A dark-haired young woman (as age is relative) remains unaffected by the time shift. She walks past the statues of two women bundled against the cold, comparing hot cereal options. Approaching the COUGHING MAN, she slides down under the spray to “child-heighth” and peers down the ravine to the other side.
A path of LIGHT illuminates the way toward the peach salsa which is momentarily swathed in a heavenly glow. As if a vacuum in space had opened, we are sucked back toward our point of origin. Time proceeds and IMACRAB stands at the head of the aisle, white-knuckling her cart.
An ENGINE revs and forward we go through the gauntlet! Past the debating women, rebounding into a section of Veggie-chips and skidding forward into a crouch past the COUGHING MAN. A larger-than-should-be-allowed family clogs the artery in a debate over Clif bars and ImaCrab straightens and turns.
The COUGHING MAN is rotating like dying top… unsure of his next direction.
(under her breath)
The COUGHING MAN turns and walks… toward her!
Pushing through the throng, ImaCrab skitters to a halt in front of the peach salsa. She throws EVERY JAR into her basket and tears away at breakneck speed for the cash register.
I bought twelve bottles: one for every month of the year because I won’t be going back for at least that long. Everyone at the cash registers was smiling in their “island-themed” way, happy to help. Of course this is Utah, so much of that “island theme” may have been the “Prozac of Happy Valley” staring at me. Whatever the cause, I was grateful that they were at least efficient with my checkout and didn’t bother to ask why I had such an odd assortment of purchases today: 2 tomatoes, a package of baby beets, and 12 bottles of peach salsa.

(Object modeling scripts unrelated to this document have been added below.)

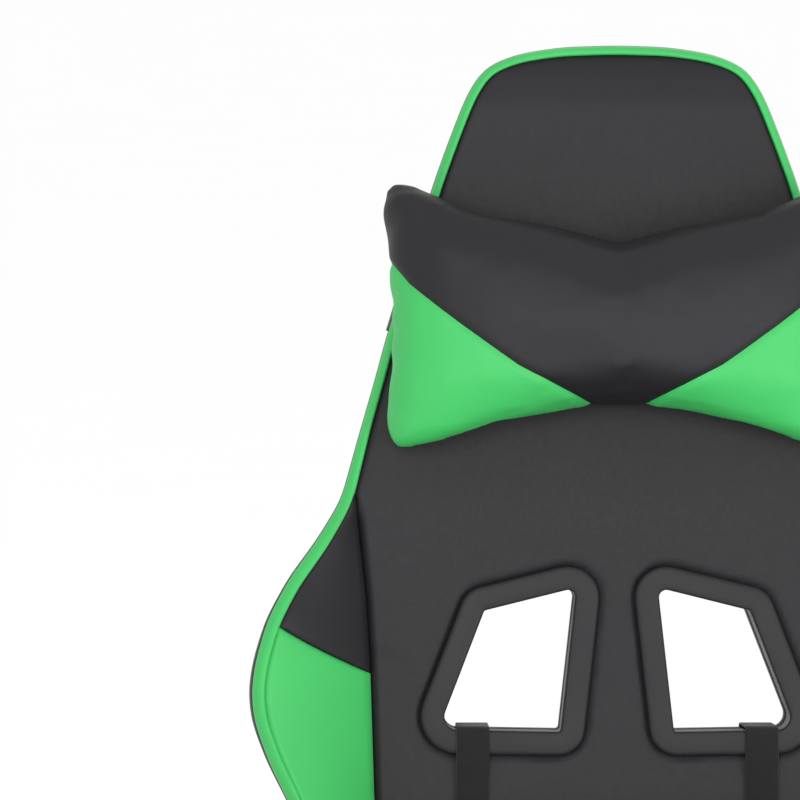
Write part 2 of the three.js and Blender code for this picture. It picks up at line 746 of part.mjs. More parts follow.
// The plate under the seat frame, with ears that hang on the tilt axle.
function tiltPlate() {
  const half = PLATE_HALF_WIDTH;
  const plate = extrudeZ(
    roundedRectangle(-half, PLATE_FRONT, half, PLATE_REAR, 14),
    PLATE_BOTTOM,
    PLATE_BOTTOM + PLATE_THICKNESS,
    4,
  );
  const earSide = shapeOf([
    [TILT_AXLE_Y - 40, PLATE_BOTTOM + 1],
    [TILT_AXLE_Y - 11, TILT_AXLE_Z - 4],
    [TILT_AXLE_Y - 6, TILT_AXLE_Z - 10],
    [TILT_AXLE_Y + 6, TILT_AXLE_Z - 10],
    [TILT_AXLE_Y + 11, TILT_AXLE_Z - 4],
    [TILT_AXLE_Y + 36, PLATE_BOTTOM + 1],
  ]);
  const thick = PLATE_THICKNESS;
  const ears = [-PLATE_EAR_X - thick, PLATE_EAR_X].map((x) => extrudeX(earSide, x, x + thick));
  const flanges = [-half, half - thick].map((x) =>
    boxBetween(
      [x, PLATE_FRONT + 18, PLATE_BOTTOM - 9],
      [x + thick, PLATE_REAR - 18, PLATE_BOTTOM + 1],
    ),
  );
  const bolts = [];
  for (const x of [20 - half, half - 20]) {
    for (const y of PLATE_BOLT_Y) {
      bolts.push(bar([x, y, PLATE_BOTTOM - 5], [x, y, PLATE_BOTTOM + 1], BOLT_HEAD_RADIUS, 6));
    }
  }
  const boltHole = drill(
    [0, TENSION_BOLT_Y, PLATE_BOTTOM - 6],
    [0, TENSION_BOLT_Y, PLATE_BOTTOM + 9],
    TILT_AXLE_RADIUS + GAP,
  );
  return cut(join(plate, ears, flanges, bolts), axleHoles(half), boltHole);
}

function tiltAxle() {
  const axle = (x0, x1, radius) =>
    bar([x0, TILT_AXLE_Y, TILT_AXLE_Z], [x1, TILT_AXLE_Y, TILT_AXLE_Z], radius);
  const head = PLATE_EAR_X + PLATE_THICKNESS + 0.4;
  return join(
    axle(-head - 1, head + 1, TILT_AXLE_RADIUS),
    axle(-head - 4.6, -head, TILT_AXLE_RADIUS + 4),
    axle(head, head + 4.6, TILT_AXLE_RADIUS + 4),
  );
}

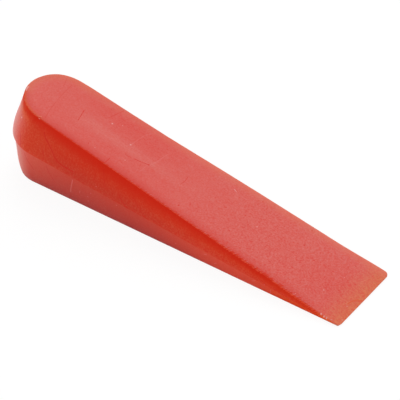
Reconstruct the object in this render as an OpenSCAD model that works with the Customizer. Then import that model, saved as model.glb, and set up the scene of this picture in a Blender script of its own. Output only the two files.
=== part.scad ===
// Tile wedge, moulded in one piece: a round thick end that tapers to a thin straight tip.
// It lies on its lower sloping face, with the round end towards -X and the tip towards +X.
// Both halves are drafted away from a parting line that runs round the piece at mid thickness.

/* [Wedge] */
// Length along the parting line, round end to tip
length = 32; // [24:0.5:48]
// Width across the parting line; the round end is a full half circle of this width
width = 7; // [5:0.1:12]

/* [Thickness] */
// Height of the upper half above the parting line, at the round end
upper_h = 3.75; // [1.5:0.05:6]
// Depth of the lower half below the parting line, at the round end
lower_h = 3.8; // [1.5:0.05:6]
// Height of the upper half at the tip
upper_tip_h = 0.04; // [0.02:0.01:0.4]
// Depth of the lower half at the tip
lower_tip_h = 0.12; // [0.02:0.01:0.4]

/* [Moulding] */
// Draft of the upper half's walls, in degrees
upper_draft = 12.5; // [0.5:0.1:14]
// Draft of the lower half's walls, in degrees
lower_draft = 10.5; // [0.5:0.1:14]
// How far the upper half stands proud of the lower one along the parting line
parting_step = 0.1; // [0.02:0.01:0.3]
// Radius of the two corners of the tip, seen from above
tip_corner_r = 0.35; // [0.1:0.05:1]

/* [Hidden] */
$fn = 96;

// Angle between the parting plane and the lower face, which lies level
lay_angle = atan((lower_h - lower_tip_h) / length);
// Height of the parting line above the ground at the round end's foremost point
parting_z = lower_h * cos(lay_angle);
// Length of the piece as it lies, from the round end to the tip's upper edge
lying_length = length * cos(lay_angle) + upper_tip_h * sin(lay_angle);
// Room that the cutting shapes have past the piece
clear = 2;

// Height of a sloping face above or below the parting plane, at a distance from the round end
function taper_at(x, end_h, tip_h) = end_h + (tip_h - end_h) * x / length;

// Half of a cone that stands on the parting plane, for the round end; its flat side faces +X
module half_cone(base_r, h, draft) {
    rotate([0, 0, 90])
        rotate_extrude(angle = 180)
            polygon([[0, 0], [base_r, 0], [base_r - h * tan(draft), h], [0, h]]);
}

// Straight bar with drafted sides, from the centre of the round end past the tip
module drafted_bar(base_r, bar_l, h, draft) {
    top_r = base_r - h * tan(draft);
    rotate([90, 0, 90])
        linear_extrude(height = bar_l)
            polygon([[-base_r, 0], [base_r, 0], [top_r, h], [-top_r, h]]);
}

// One half of the wedge standing on the parting plane, as high at the tip as at the round end
module drafted_half(inset, h, draft) {
    base_r = width / 2 - inset;
    translate([width / 2, 0, 0]) {
        half_cone(base_r, h, draft);
        drafted_bar(base_r, length - width / 2 + clear, h, draft);
    }
}

// Side view of the taper: two faces that run together towards the tip
module taper() {
    past_tip = length + clear;
    rotate([90, 0, 0])
        translate([0, 0, -width])
            linear_extrude(height = 2 * width)
                polygon([
                    [-clear, -taper_at(-clear, lower_h, lower_tip_h)],
                    [length, -lower_tip_h],
                    [past_tip, -lower_tip_h],
                    [past_tip, upper_tip_h],
                    [length, upper_tip_h],
                    [-clear, taper_at(-clear, upper_h, upper_tip_h)]
                ]);
}

// Plan of what is cut away past the tip, which leaves its two corners round
module past_tip() {
    corner_x = length - tip_corner_r;
    corner_y = width / 2 - tip_corner_r;
    difference() {
        translate([corner_x, -width])
            square([tip_corner_r + 2 * clear, 2 * width]);
        translate([corner_x - clear, -corner_y])
            square([tip_corner_r + clear, 2 * corner_y]);
        for (side = [-1, 1])
            translate([corner_x, side * corner_y])
                circle(r = tip_corner_r);
    }
}

// The whole wedge on its parting plane, with the foremost point of the round end at the origin
module wedge_on_parting_plane() {
    difference() {
        intersection() {
            union() {
                drafted_half(0, upper_h, upper_draft);
                mirror([0, 0, 1])
                    drafted_half(parting_step, lower_h, lower_draft);
            }
            taper();
        }
        translate([0, 0, -lower_h])
            linear_extrude(height = lower_h + upper_h)
                past_tip();
    }
}

// The wedge as it rests on its lower face, centred over the origin
module wedge() {
    color([0.84, 0.31, 0.26])
        translate([-lying_length / 2, 0, parting_z])
            rotate([0, lay_angle, 0])
                wedge_on_parting_plane();
}

wedge();
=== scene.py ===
"""Tile wedge moulded in translucent red plastic, lying on its lower face on a white studio floor.

The wedge is built in its own frame: along runs from the round end to the tip, across from the
near side to the far side, and above up from the parting plane. All sizes are in millimetres
there, and the finished mesh is laid on the ground in metres.
"""
import math
from functools import reduce
import bpy
from mathutils import Matrix, Quaternion, Vector, noise
from mathutils.geometry import delaunay_2d_cdt


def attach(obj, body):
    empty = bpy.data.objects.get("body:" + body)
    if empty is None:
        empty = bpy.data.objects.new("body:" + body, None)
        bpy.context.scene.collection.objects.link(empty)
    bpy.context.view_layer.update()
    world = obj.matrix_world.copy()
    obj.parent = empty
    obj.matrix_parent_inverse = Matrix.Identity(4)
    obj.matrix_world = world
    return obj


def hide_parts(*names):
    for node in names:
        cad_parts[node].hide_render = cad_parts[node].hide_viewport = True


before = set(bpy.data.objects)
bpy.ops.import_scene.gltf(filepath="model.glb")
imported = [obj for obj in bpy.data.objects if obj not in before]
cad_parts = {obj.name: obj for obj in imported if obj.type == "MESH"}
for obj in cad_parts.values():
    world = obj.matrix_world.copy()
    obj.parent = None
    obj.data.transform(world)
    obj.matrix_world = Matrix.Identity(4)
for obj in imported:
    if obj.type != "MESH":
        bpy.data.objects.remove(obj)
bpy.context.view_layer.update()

MM = 0.001

# Driving sizes of the wedge, as in its source
LENGTH = 32.0
WIDTH = 7.0
UPPER_H = 3.75
LOWER_H = 3.8
UPPER_TIP_H = 0.04
LOWER_TIP_H = 0.12
UPPER_DRAFT = math.tan(math.radians(12.5))
LOWER_DRAFT = math.tan(math.radians(10.5))
PARTING_STEP = 0.1

HALF_WIDTH = WIDTH / 2
UPPER_SLOPE = (UPPER_H - UPPER_TIP_H) / LENGTH
LOWER_SLOPE = (LOWER_H - LOWER_TIP_H) / LENGTH
LAY_ANGLE = math.atan(LOWER_SLOPE)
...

Backing out over the icy asphalt, I meandered my way through the parking lot and out toward Trolley Square. There, green-clad carts awaited me, along with the comparative calm of cellophane-free imported organic produce; welfare-rated dead animal flesh; bulky, earthy grains, spices and teas; and the best organic deli in the valley. Like the lost prodigal, Whole Foods welcomed me home; and I fell down and kissed the floor at its feet… after I disinfected it first.